__Given request__:
Look at the entries below and reproduce them exactly.

__Input material__:
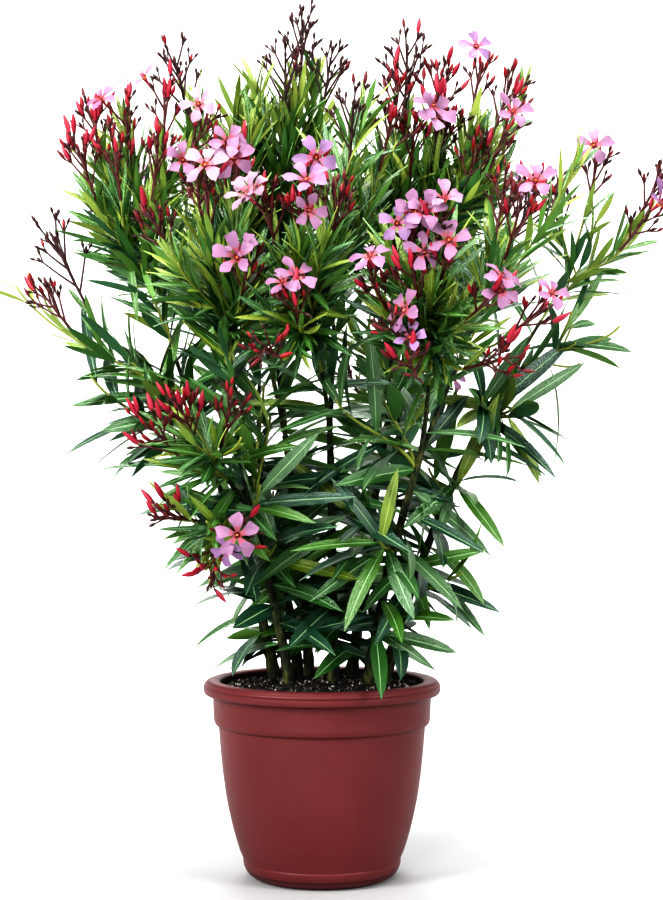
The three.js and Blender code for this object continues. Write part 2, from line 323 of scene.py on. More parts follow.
# A bough grows on from the top of the cane that its own start lies nearest to. Its line begins at that top,
# so the cuts through its own first quarter are left out.
heads = {}
for node in sorted(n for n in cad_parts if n.startswith("bough_")):
    low, high = box_of(node)
    tops = {name: cane["line"][-1] for name, cane in canes.items()}
    owner = min(tops, key=lambda name: np.linalg.norm(np.clip(tops[name], low, high) - tops[name]))
    centres, radii = limb_line(node, tops[owner])
    keep = np.array(CUT_SHARES) > 0.25
    name = node[6:]
    heads[name] = {
        "cane": owner,
        "line": np.vstack([tops[owner], centres[keep]]),
        "radii": np.concatenate([[radii[keep][0] * 1.05], radii[keep]]),
    }
    canes[owner]["heads"].append(name)

BARK_SIDES = 18
RING_STEP = 2.2 * MM
NODE_STEP = 23 * MM  # from one ring of leaf scars to the next


def bark_relief(line, radii, phase):
    """Furrows, knobbly swellings, and the ridges that fallen leaves leave in threes."""

    def relief(ring, angles):
        reach = ring * RING_STEP
        radius = radii[ring]
        from_node = (reach + phase * NODE_STEP) % NODE_STEP - NODE_STEP / 2
        turn = math.floor(reach / NODE_STEP + phase) * math.pi / 3
        scar = math.exp(-((from_node / (1.6 * MM)) ** 2)) * np.maximum(np.cos(3 * (angles - turn)), -0.2)
        spots = [line[ring] + radius * np.array([math.cos(a), math.sin(a), 0]) for a in angles]
        rough = np.array([noise.fractal(Vector(s) * 90, 0.9, 2.1, 4) for s in spots])
        return radius * (0.12 * scar + 0.16 * rough)

    return relief


def build_bark():
    batch = Batch()
    for cane in canes.values():
        line, radii = smooth_line(cane["line"], cane["radii"], RING_STEP)
        tube(batch, line, radii, BARK_SIDES, 0, bark_relief(line, radii, rng.random()))
    for head in heads.values():
        line, radii = smooth_line(head["line"], head["radii"], RING_STEP)
        tube(batch, line, radii, BARK_SIDES - 4, 0, bark_relief(line, radii, rng.random()))
    piece = batch.build("bark", [bark_material()])
    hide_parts(*(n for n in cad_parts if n.startswith(("cane_", "bough_"))))


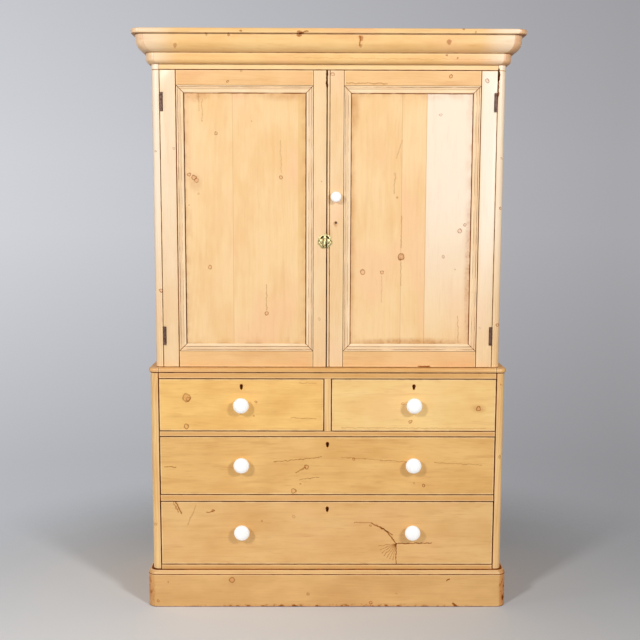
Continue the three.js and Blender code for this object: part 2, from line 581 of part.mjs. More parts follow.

__Solution for this exercise__:
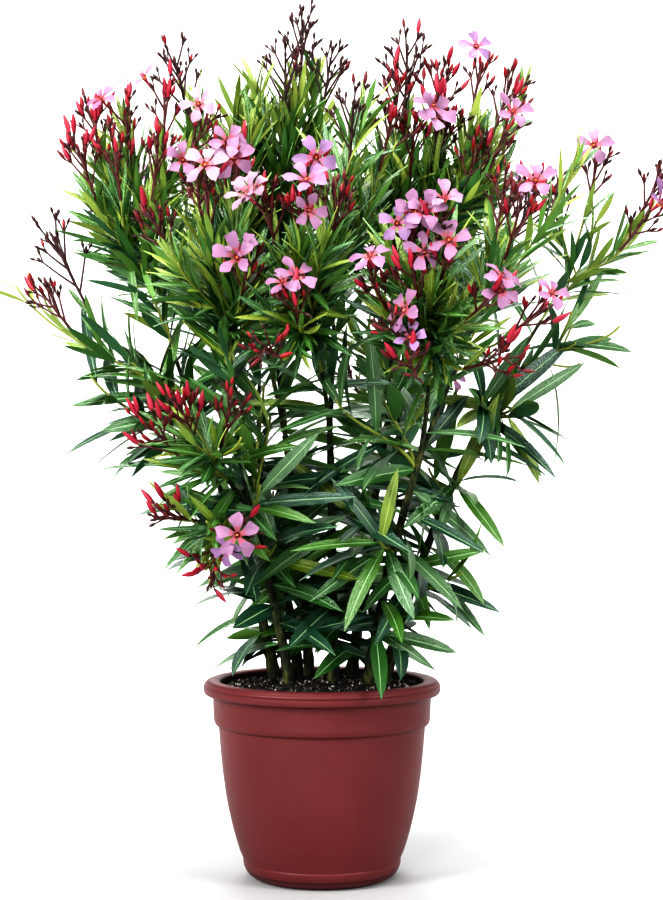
The three.js and Blender code for this object continues. Write part 2, from line 323 of scene.py on. More parts follow.
# A bough grows on from the top of the cane that its own start lies nearest to. Its line begins at that top,
# so the cuts through its own first quarter are left out.
heads = {}
for node in sorted(n for n in cad_parts if n.startswith("bough_")):
    low, high = box_of(node)
    tops = {name: cane["line"][-1] for name, cane in canes.items()}
    owner = min(tops, key=lambda name: np.linalg.norm(np.clip(tops[name], low, high) - tops[name]))
    centres, radii = limb_line(node, tops[owner])
    keep = np.array(CUT_SHARES) > 0.25
    name = node[6:]
    heads[name] = {
        "cane": owner,
        "line": np.vstack([tops[owner], centres[keep]]),
        "radii": np.concatenate([[radii[keep][0] * 1.05], radii[keep]]),
    }
    canes[owner]["heads"].append(name)

BARK_SIDES = 18
RING_STEP = 2.2 * MM
NODE_STEP = 23 * MM  # from one ring of leaf scars to the next


def bark_relief(line, radii, phase):
    """Furrows, knobbly swellings, and the ridges that fallen leaves leave in threes."""

    def relief(ring, angles):
        reach = ring * RING_STEP
        radius = radii[ring]
        from_node = (reach + phase * NODE_STEP) % NODE_STEP - NODE_STEP / 2
        turn = math.floor(reach / NODE_STEP + phase) * math.pi / 3
        scar = math.exp(-((from_node / (1.6 * MM)) ** 2)) * np.maximum(np.cos(3 * (angles - turn)), -0.2)
        spots = [line[ring] + radius * np.array([math.cos(a), math.sin(a), 0]) for a in angles]
        rough = np.array([noise.fractal(Vector(s) * 90, 0.9, 2.1, 4) for s in spots])
        return radius * (0.12 * scar + 0.16 * rough)

    return relief


def build_bark():
    batch = Batch()
    for cane in canes.values():
        line, radii = smooth_line(cane["line"], cane["radii"], RING_STEP)
        tube(batch, line, radii, BARK_SIDES, 0, bark_relief(line, radii, rng.random()))
    for head in heads.values():
        line, radii = smooth_line(head["line"], head["radii"], RING_STEP)
        tube(batch, line, radii, BARK_SIDES - 4, 0, bark_relief(line, radii, rng.random()))
    piece = batch.build("bark", [bark_material()])
    hide_parts(*(n for n in cad_parts if n.startswith(("cane_", "bough_"))))


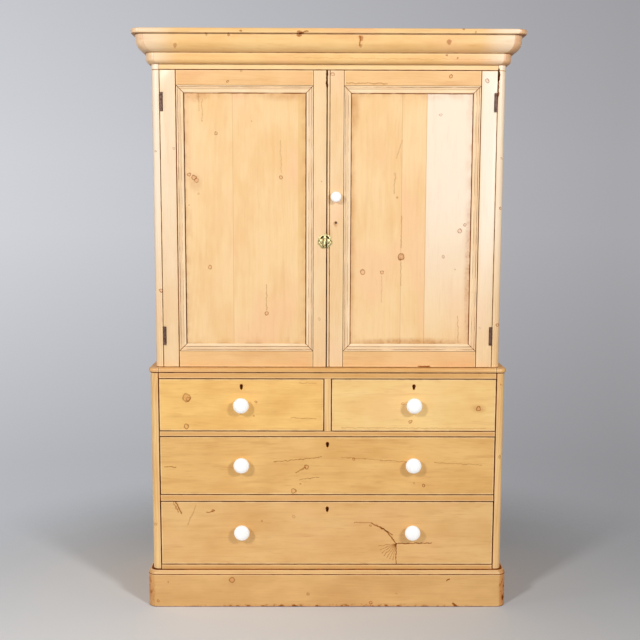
Continue the three.js and Blender code for this object: part 2, from line 581 of part.mjs. More parts follow.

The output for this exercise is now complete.